Records with modeling code:
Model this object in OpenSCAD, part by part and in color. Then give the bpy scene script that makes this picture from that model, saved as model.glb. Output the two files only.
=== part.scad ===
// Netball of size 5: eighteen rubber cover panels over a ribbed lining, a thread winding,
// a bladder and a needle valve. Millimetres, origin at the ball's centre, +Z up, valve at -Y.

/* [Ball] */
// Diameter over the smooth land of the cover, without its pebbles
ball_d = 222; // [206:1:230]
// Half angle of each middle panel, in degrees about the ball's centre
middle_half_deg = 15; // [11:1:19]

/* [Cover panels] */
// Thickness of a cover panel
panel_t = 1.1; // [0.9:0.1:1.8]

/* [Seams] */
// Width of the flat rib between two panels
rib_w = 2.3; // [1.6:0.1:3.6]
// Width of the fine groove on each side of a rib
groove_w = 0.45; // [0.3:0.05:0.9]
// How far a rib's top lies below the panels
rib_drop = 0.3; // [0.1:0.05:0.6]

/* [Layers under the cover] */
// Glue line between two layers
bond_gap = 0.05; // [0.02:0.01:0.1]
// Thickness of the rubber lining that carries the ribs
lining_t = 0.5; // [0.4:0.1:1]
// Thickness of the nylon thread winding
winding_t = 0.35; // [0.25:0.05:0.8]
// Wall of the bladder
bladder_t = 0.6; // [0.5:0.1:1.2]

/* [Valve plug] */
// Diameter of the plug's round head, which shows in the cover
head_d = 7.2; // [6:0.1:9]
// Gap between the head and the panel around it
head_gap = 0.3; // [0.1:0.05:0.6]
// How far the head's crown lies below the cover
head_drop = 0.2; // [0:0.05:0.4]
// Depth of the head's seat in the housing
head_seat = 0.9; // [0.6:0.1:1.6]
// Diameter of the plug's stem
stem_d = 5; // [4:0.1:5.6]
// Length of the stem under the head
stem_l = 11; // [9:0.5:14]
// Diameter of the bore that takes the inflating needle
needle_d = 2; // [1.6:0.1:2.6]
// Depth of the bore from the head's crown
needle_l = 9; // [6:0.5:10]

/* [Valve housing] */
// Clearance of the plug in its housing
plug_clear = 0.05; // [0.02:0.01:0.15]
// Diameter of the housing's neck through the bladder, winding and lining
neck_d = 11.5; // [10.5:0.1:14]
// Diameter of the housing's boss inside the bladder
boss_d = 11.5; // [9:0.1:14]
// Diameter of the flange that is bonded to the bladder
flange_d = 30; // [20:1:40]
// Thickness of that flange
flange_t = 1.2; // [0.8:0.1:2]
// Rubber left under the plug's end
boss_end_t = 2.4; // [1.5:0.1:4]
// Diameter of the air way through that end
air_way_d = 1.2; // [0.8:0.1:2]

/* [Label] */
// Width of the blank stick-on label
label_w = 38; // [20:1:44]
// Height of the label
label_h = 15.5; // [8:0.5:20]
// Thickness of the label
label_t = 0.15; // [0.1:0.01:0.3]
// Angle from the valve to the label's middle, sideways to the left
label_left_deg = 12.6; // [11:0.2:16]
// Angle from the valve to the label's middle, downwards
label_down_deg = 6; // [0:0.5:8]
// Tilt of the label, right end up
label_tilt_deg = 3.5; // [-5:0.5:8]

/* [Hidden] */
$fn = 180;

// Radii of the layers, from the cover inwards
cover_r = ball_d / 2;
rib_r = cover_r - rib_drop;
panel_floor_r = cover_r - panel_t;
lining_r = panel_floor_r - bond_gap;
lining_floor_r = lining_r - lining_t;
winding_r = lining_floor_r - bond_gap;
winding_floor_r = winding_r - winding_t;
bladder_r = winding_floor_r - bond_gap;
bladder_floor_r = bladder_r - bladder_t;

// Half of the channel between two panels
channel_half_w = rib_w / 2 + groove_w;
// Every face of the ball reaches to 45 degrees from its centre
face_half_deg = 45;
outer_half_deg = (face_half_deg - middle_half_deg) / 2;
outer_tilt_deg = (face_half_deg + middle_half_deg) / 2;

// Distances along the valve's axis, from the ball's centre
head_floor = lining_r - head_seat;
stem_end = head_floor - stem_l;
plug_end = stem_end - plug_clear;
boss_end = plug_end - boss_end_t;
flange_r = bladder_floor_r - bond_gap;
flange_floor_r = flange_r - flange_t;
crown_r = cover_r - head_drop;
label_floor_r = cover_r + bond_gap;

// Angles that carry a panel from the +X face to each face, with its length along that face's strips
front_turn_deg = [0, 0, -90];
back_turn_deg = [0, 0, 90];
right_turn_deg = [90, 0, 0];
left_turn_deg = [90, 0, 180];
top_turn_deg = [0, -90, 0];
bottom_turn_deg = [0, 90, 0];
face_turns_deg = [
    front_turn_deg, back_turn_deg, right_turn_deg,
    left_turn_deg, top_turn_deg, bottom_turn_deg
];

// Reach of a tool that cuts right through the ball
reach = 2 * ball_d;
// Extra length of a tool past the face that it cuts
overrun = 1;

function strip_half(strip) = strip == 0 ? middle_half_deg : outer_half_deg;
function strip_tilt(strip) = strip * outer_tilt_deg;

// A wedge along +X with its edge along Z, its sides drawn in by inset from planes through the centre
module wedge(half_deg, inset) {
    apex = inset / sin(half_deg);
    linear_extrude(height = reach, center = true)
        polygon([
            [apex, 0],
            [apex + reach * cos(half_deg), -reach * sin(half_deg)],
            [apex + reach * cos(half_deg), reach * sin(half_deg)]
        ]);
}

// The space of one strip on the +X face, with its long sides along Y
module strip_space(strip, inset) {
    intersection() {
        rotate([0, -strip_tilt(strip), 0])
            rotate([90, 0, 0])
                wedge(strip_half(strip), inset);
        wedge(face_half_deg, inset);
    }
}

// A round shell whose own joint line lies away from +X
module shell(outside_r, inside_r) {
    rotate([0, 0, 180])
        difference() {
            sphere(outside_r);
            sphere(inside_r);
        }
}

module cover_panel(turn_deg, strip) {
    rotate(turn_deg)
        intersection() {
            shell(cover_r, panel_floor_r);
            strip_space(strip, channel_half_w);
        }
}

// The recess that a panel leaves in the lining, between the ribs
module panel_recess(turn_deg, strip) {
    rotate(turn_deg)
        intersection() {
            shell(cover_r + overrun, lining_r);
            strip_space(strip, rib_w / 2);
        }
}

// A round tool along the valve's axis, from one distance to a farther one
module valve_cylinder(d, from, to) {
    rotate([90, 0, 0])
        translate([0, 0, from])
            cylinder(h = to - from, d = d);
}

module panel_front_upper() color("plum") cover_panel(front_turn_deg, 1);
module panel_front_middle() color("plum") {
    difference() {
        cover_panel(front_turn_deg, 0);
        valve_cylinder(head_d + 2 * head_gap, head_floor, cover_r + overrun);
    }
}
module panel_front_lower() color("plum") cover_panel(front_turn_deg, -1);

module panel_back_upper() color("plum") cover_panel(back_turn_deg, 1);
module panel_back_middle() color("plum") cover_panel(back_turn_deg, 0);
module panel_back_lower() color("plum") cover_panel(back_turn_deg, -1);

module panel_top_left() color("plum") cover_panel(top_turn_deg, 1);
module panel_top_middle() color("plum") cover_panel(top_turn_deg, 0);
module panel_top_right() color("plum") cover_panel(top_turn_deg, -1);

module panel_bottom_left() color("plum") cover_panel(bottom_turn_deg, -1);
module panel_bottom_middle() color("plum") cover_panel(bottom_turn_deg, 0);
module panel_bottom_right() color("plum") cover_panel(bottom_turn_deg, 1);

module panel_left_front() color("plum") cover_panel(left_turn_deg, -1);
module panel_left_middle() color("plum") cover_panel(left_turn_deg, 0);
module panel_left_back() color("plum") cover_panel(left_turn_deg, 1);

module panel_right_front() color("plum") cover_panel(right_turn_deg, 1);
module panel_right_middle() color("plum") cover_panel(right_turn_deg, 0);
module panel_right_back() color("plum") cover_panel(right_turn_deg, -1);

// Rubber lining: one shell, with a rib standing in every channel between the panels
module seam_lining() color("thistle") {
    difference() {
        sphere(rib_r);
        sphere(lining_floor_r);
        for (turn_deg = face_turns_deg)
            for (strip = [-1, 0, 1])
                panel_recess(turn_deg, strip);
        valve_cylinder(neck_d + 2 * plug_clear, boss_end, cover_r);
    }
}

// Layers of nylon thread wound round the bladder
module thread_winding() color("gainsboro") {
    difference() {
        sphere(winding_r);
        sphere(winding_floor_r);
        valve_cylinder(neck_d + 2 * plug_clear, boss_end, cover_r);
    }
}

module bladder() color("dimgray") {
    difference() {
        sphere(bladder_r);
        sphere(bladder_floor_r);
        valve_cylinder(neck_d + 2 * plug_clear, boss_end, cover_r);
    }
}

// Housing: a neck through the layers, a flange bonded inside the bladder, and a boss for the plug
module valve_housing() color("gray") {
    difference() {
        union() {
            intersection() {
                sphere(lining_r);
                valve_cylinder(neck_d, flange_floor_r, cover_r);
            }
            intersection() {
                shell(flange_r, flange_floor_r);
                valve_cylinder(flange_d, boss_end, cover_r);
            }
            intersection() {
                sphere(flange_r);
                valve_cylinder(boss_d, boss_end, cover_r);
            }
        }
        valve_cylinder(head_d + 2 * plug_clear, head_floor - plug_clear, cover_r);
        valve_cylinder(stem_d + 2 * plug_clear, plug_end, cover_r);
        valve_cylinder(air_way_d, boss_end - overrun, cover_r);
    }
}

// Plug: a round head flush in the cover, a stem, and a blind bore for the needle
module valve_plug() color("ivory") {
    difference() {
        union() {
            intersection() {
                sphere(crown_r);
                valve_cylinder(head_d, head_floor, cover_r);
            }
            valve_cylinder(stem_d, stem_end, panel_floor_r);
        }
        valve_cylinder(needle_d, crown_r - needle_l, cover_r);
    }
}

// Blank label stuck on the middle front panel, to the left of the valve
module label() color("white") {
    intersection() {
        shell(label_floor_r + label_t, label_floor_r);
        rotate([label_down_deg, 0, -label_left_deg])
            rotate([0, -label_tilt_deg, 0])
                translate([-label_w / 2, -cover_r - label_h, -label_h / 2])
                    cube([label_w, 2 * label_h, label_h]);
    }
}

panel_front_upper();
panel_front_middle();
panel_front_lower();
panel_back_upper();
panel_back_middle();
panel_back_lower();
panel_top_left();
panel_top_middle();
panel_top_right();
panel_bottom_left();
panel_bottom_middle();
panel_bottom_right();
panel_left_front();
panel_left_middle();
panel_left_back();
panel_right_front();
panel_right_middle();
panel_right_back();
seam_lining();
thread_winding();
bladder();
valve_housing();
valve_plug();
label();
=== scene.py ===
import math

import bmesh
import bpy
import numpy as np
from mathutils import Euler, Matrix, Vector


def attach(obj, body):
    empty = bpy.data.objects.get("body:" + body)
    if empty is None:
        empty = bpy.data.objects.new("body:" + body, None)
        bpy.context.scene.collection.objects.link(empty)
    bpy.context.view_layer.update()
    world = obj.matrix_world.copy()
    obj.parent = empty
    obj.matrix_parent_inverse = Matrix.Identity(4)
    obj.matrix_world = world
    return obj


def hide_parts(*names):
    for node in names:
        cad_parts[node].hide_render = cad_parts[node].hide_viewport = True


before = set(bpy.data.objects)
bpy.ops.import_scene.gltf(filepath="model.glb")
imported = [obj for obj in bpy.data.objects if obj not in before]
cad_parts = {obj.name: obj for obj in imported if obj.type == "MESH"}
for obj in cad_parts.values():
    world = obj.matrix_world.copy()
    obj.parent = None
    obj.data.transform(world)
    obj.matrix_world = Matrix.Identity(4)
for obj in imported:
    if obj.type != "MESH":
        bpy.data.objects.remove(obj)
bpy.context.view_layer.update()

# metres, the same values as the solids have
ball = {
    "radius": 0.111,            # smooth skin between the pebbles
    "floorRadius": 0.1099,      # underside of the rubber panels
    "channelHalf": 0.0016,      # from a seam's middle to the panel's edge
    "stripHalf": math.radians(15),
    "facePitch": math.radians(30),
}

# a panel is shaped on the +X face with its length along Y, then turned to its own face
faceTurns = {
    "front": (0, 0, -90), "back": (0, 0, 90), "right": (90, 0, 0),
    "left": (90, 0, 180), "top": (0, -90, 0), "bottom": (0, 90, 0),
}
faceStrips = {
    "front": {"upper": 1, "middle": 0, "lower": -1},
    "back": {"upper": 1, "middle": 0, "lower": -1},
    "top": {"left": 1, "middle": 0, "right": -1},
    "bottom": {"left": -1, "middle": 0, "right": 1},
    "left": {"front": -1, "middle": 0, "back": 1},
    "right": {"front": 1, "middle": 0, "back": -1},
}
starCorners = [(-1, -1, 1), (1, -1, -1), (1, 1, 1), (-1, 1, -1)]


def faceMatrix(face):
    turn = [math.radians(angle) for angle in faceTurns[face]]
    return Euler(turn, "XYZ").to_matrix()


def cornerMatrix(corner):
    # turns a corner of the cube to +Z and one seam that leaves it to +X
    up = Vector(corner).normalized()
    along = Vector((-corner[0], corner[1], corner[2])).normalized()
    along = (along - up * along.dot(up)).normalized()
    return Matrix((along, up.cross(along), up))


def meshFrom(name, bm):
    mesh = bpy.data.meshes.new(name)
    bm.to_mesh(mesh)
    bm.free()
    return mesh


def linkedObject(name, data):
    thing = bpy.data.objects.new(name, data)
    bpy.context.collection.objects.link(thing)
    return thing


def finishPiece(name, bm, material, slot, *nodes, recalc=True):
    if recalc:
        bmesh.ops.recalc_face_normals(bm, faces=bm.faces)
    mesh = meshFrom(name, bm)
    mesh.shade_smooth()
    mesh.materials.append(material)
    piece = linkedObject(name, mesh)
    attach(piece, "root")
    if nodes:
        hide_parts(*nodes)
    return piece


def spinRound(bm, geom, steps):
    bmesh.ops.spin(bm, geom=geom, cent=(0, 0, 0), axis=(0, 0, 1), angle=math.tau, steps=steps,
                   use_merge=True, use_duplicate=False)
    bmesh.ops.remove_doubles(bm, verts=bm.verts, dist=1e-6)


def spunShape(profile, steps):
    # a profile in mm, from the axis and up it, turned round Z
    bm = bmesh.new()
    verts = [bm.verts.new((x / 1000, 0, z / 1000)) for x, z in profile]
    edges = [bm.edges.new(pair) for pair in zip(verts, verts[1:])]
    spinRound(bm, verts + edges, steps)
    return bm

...

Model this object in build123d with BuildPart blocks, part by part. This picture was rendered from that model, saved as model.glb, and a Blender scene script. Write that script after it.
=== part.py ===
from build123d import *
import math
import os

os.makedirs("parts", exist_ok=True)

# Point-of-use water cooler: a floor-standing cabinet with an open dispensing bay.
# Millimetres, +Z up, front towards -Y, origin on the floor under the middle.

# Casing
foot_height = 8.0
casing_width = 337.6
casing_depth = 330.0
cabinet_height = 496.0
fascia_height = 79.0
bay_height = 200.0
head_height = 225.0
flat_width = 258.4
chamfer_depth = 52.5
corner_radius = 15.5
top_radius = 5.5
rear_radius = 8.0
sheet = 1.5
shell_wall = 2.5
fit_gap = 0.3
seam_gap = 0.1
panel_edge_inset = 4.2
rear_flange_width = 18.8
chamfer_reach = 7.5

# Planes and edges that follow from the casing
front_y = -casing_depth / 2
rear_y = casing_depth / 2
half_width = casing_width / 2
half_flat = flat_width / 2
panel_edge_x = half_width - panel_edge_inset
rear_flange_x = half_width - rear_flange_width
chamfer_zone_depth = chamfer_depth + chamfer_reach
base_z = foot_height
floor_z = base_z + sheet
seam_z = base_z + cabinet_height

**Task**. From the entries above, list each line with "nodes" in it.

**Correct result**.
def finishPiece(name, bm, material, slot, *nodes, recalc=True):
    if nodes:
        hide_parts(*nodes)